I want to raise a topic I haven’t yet seen clearly addressed, though it seems to lie beneath many user experiences with AI—especially when those experiences are surprisingly different from one another.
Often, discussions focus on what the model outputs, or how accurate, useful, or fast the responses are. But there’s a deeper, often overlooked layer:
The way we interact with AI—the modality itself—fundamentally shapes how we experience, process, and relate to the interaction.
This is not a technical insight. It’s about how different communication modes (voice vs. text, reading vs. listening) affect the human side of the exchange—neurologically, emotionally, and cognitively.
We’ve identified four primary communication modes:
Four Modes of Human–AI Communication (and How They Affect Us)
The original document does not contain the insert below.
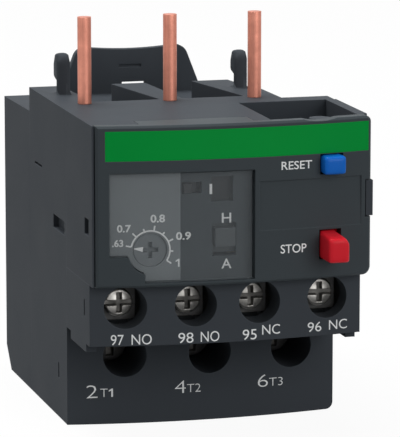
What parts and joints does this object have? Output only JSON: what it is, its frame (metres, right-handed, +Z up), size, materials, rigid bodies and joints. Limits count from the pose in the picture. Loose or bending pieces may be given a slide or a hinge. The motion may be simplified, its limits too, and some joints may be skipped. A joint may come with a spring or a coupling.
{
  "type": "thermal overload relay",
  "caption": "Motor overload relay with a current dial, reset and stop buttons, screw terminals, and line pins and a hook for mounting under a contactor.",
  "frame": {"origin": "middle of the envelope seen from above, at the level of the lower edge", "axes": "+X to the right of the fascia, +Y from the fascia to the rear, +Z up along the line pins"},
  "size_m": [0.045, 0.07, 0.0648],
  "materials": {
    "housing": "fine satin moulding grain, dark grey",
    "fascia": "smooth satin, dark grey",
    "band": "smooth green inlay",
    "scale": "smooth grey plate",
    "cover": "clear smoke-tinted plastic",
    "dial": "smooth grey",
    "slide": "smooth grey",
    "reset": "smooth blue",
    "stop": "smooth red",
    "inner": "natural moulding",
    "copper": "drawn copper",
    "contact": "stamped brass",
    "steel": "nickel-plated steel",
    "bimetal": "rolled strip",
    "spring": "drawn spring wire"
  },
  "bodies": {
    "base": {"chamber_housing": "housing", "rear_cover": "housing", "mechanism_case": "housing", "control_block": "housing", "fascia": "fascia", "colour_band": "band", "scale_plate": "scale", "reset_spring": "spring", "stop_spring": "spring", "carrier_spring": "spring", "line_pin_1": "copper", "line_pin_2": "copper", "line_pin_3": "copper", "power_plate_1": "contact", "power_plate_2": "contact", "power_plate_3": "contact", "control_plate_97": "contact", "control_plate_98": "contact", "control_plate_95": "contact", "control_plate_96": "contact"},
    "cover": {"window_cover": "cover"},
    "dial": {"adjustment_dial": "dial"},
    "selector": {"mode_selector": "slide"},
    "test_slide": {"test_slider": "slide"},
    "reset": {"reset_button": "reset"},
    "stop": {"stop_button": "stop"},
    "carrier": {"contact_carrier": "inner", "make_bridge": "contact", "break_bridge": "contact"},
    "lever": {"trip_lever": "inner"},
    "drive": {"drive_bar": "inner"},
    "differential": {"differential_bar": "inner"},
    "pole_1": {"bimetal_strip_1": "bimetal", "heater_winding_1": "spring"},
    "pole_2": {"bimetal_strip_2": "bimetal", "heater_winding_2": "spring"},
    "pole_3": {"bimetal_strip_3": "bimetal", "heater_winding_3": "spring"},
    "power_clamp_1": {"power_clamp_1": "steel"},
    "power_screw_1": {"power_screw_1": "steel"},
    "power_clamp_2": {"power_clamp_2": "steel"},
    "power_screw_2": {"power_screw_2": "steel"},
    "power_clamp_3": {"power_clamp_3": "steel"},
    "power_screw_3": {"power_screw_3": "steel"},
    "control_clamp_97": {"control_clamp_97": "steel"},
    "control_screw_97": {"control_screw_97": "steel"},
    "control_clamp_98": {"control_clamp_98": "steel"},
    "control_screw_98": {"control_screw_98": "steel"},
    "control_clamp_95": {"control_clamp_95": "steel"},
    "control_screw_95": {"control_screw_95": "steel"},
    "control_clamp_96": {"control_clamp_96": "steel"},
    "control_screw_96": {"control_screw_96": "steel"}
  },
  "joints": [
    {"name": "cover_open", "type": "hinge", "parent": "base", "child": "cover", "pos_m": [0.0019, -0.03018, 0.03495], "axis": [0, 0, 1], "range_deg": [0, 95]},
    {"name": "dial_turn", "type": "hinge", "parent": "base", "child": "dial", "pos_m": [-0.01345, -0.0207, 0.0313], "axis": [0, 1, 0], "range_deg": [0, 200]},
    {"name": "selector_shift", "type": "slide", "parent": "base", "child": "selector", "axis": [0, 0, -1], "range_m": [0, 0.0013]},
    {"name": "test_push", "type": "slide", "parent": "base", "child": "test_slide", "axis": [1, 0, 0], "range_m": [0, 0.0013], "stiffness_N_per_m": 150, "springref_m": -0.001},
    {"name": "reset_press", "type": "slide", "parent": "base", "child": "reset", "axis": [0, 1, 0], "range_m": [0, 0.0022], "stiffness_N_per_m": 300, "springref_m": -0.001, "deforming": ["reset_spring"]},
    {"name": "stop_press", "type": "slide", "parent": "base", "child": "stop", "axis": [0, 1, 0], "range_m": [0, 0.003], "stiffness_N_per_m": 300, "springref_m": -0.001, "deforming": ["stop_spring"]},
    {"name": "bimetal_bend_1", "type": "hinge", "parent": "base", "child": "pole_1", "pos_m": [-0.01335, 0.0193, 0.017], "axis": [0, 1, 0], "range_deg": [0, 2.26], "stiffness_Nm_per_rad": 0.02},
    {"name": "bimetal_bend_2", "type": "hinge", "parent": "base", "child": "pole_2", "pos_m": [0.0005, 0.0193, 0.017], "axis": [0, 1, 0], "range_deg": [0, 2.26], "stiffness_Nm_per_rad": 0.02},
    {"name": "bimetal_bend_3", "type": "hinge", "parent": "base", "child": "pole_3", "pos_m": [0.01435, 0.0193, 0.017], "axis": [0, 1, 0], "range_deg": [0, 2.26], "stiffness_Nm_per_rad": 0.02},
    {"name": "drive_shift", "type": "slide", "parent": "base", "child": "drive", "axis": [1, 0, 0], "range_m": [0, 0.001]},
    {"name": "differential_shift", "type": "slide", "parent": "base", "child": "differential", "axis": [1, 0, 0], "range_m": [0, 0.001]},
    {"name": "lever_trip", "type": "hinge", "parent": "base", "child": "lever", "pos_m": [-0.01, -0.0191, 0.0395], "axis": [0, 1, 0], "range_deg": [0, 11.5]},
    {"name": "carrier_trip", "type": "slide", "parent": "base", "child": "carrier", "axis": [0, 0, -1], "range_m": [0, 0.0014], "deforming": ["carrier_spring"]},
    {"name": "power_clamp_travel_1", "type": "slide", "parent": "base", "child": "power_clamp_1", "axis": [0, 1, 0], "range_m": [0, 0.0042]},
    {"name": "power_screw_turn_1", "type": "hinge", "parent": "power_clamp_1", "child": "power_screw_1", "pos_m": [-0.01335, -0.0007, 0.0111], "axis": [0, 1, 0], "range_deg": [0, 2160]},
    {"name": "power_clamp_travel_2", "type": "slide", "parent": "base", "child": "power_clamp_2", "axis": [0, 1, 0], "range_m": [0, 0.0042]},
    {"name": "power_screw_turn_2", "type": "hinge", "parent": "power_clamp_2", "child": "power_screw_2", "pos_m": [0.0005, -0.0007, 0.0111], "axis": [0, 1, 0], "range_deg": [0, 2160]},
    {"name": "power_clamp_travel_3", "type": "slide", "parent": "base", "child": "power_clamp_3", "axis": [0, 1, 0], "range_m": [0, 0.0042]},
    {"name": "power_screw_turn_3", "type": "hinge", "parent": "power_clamp_3", "child": "power_screw_3", "pos_m": [0.01435, -0.0007, 0.0111], "axis": [0, 1, 0], "range_deg": [0, 2160]},
    {"name": "control_clamp_travel_97", "type": "slide", "parent": "base", "child": "control_clamp_97", "axis": [0, 1, 0], "range_m": [0, 0.0012]},
    {"name": "control_screw_turn_97", "type": "hinge", "parent": "control_clamp_97", "child": "control_screw_97", "pos_m": [-0.017, -0.0222, 0.0221], "axis": [0, 1, 0], "range_deg": [0, 720]},
    {"name": "control_clamp_travel_98", "type": "slide", "parent": "base", "child": "control_clamp_98", "axis": [0, 1, 0], "range_m": [0, 0.0012]},
    {"name": "control_screw_turn_98", "type": "hinge", "parent": "control_clamp_98", "child": "control_screw_98", "pos_m": [-0.006, -0.0222, 0.0221], "axis": [0, 1, 0], "range_deg": [0, 720]},
    {"name": "control_clamp_travel_95", "type": "slide", "parent": "base", "child": "control_clamp_95", "axis": [0, 1, 0], "range_m": [0, 0.0012]},
    {"name": "control_screw_turn_95", "type": "hinge", "parent": "control_clamp_95", "child": "control_screw_95", "pos_m": [0.0043, -0.0222, 0.0221], "axis": [0, 1, 0], "range_deg": [0, 720]},
    {"name": "control_clamp_travel_96", "type": "slide", "parent": "base", "child": "control_clamp_96", "axis": [0, 1, 0], "range_m": [0, 0.0012]},
    {"name": "control_screw_turn_96", "type": "hinge", "parent": "control_clamp_96", "child": "control_screw_96", "pos_m": [0.0156, -0.0222, 0.0221], "axis": [0, 1, 0], "range_deg": [0, 720]}
  ],
  "couplings": [
    {"joint": "bimetal_bend_1", "follows": "bimetal_bend_2", "ratio": 1},
    {"joint": "bimetal_bend_3", "follows": "bimetal_bend_2", "ratio": 1},
    {"joint": "drive_shift", "follows": "bimetal_bend_2", "m_per_rad": 0.025363},
    {"joint": "differential_shift", "follows": "bimetal_bend_2", "m_per_rad": 0.025363},
    {"joint": "lever_trip", "follows": "bimetal_bend_2", "ratio": 5.0907},
    {"joint": "carrier_trip", "follows": "bimetal_bend_2", "m_per_rad": 0.035508},
    {"joint": "power_screw_turn_1", "follows": "power_clamp_travel_1", "rad_per_m": 8976},
    {"joint": "power_screw_turn_2", "follows": "power_clamp_travel_2", "rad_per_m": 8976},
    {"joint": "power_screw_turn_3", "follows": "power_clamp_travel_3", "rad_per_m": 8976},
    {"joint": "control_screw_turn_97", "follows": "control_clamp_travel_97", "rad_per_m": 10472},
    {"joint": "control_screw_turn_98", "follows": "control_clamp_travel_98", "rad_per_m": 10472},
    {"joint": "control_screw_turn_95", "follows": "control_clamp_travel_95", "rad_per_m": 10472},
    {"joint": "control_screw_turn_96", "follows": "control_clamp_travel_96", "rad_per_m": 10472}
  ]
}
Interaction Mode | Brain Activation Highlights | Experience for Experiential Users | Experience for Rational Users |
---|---|---|---|
Text → Text | Visual cortex, Broca & Wernicke areas, working memory | Feels distant, lacks emotional resonance | Structured, analytical, efficient |
Voice → Text | Auditory cortex, speech-to-text processing | Natural, intuitive, expressive | Feels imprecise or slow |
Text → Voice | Reading centers + auditory cortex | More personal and engaging | Quick and digestible |
Voice → Voice | Auditory system, limbic system, real-time exchange | Most immersive, emotional, alive | Effective if accurate, but errors can disrupt |
Even if the model’s responses are identical, the modality can change:
- how deeply users engage
- how much they retain
- how they feel about the interaction
- how creative or reflective they become
This might explain why some users report deeply meaningful, even emotional interactions with AI—while others see only a tool or utility. They’re not imagining different things. They’re experiencing them through fundamentally different sensory and cognitive channels.
We’ve also observed two broad user types that seem to approach AI in different ways:
- Experiential users: Oriented toward presence, rhythm, intuition, and emotional resonance.
- Rational users: Focused on structure, control, clarity, and output.
These are not rigid categories, but perspectives that seem to shape how different users connect—or don’t.
This isn’t an argument for any “right” way to use AI, but rather an invitation to notice the deeper dynamics behind these interactions. As voice-based tools and multimodal systems grow more common, it may help to look not just at what AI says, but how people reach that response—and what it does to them.
So I’d like to ask:
- Have you noticed a difference in how you think or feel depending on the interaction modality?
- Do you identify more with an experiential or rational orientation?
- Have you seen other users describe experiences that seem fundamentally different from your own?
Appreciate any reflections or experiences others are willing to share. This feels like an area that could use a lot more attention.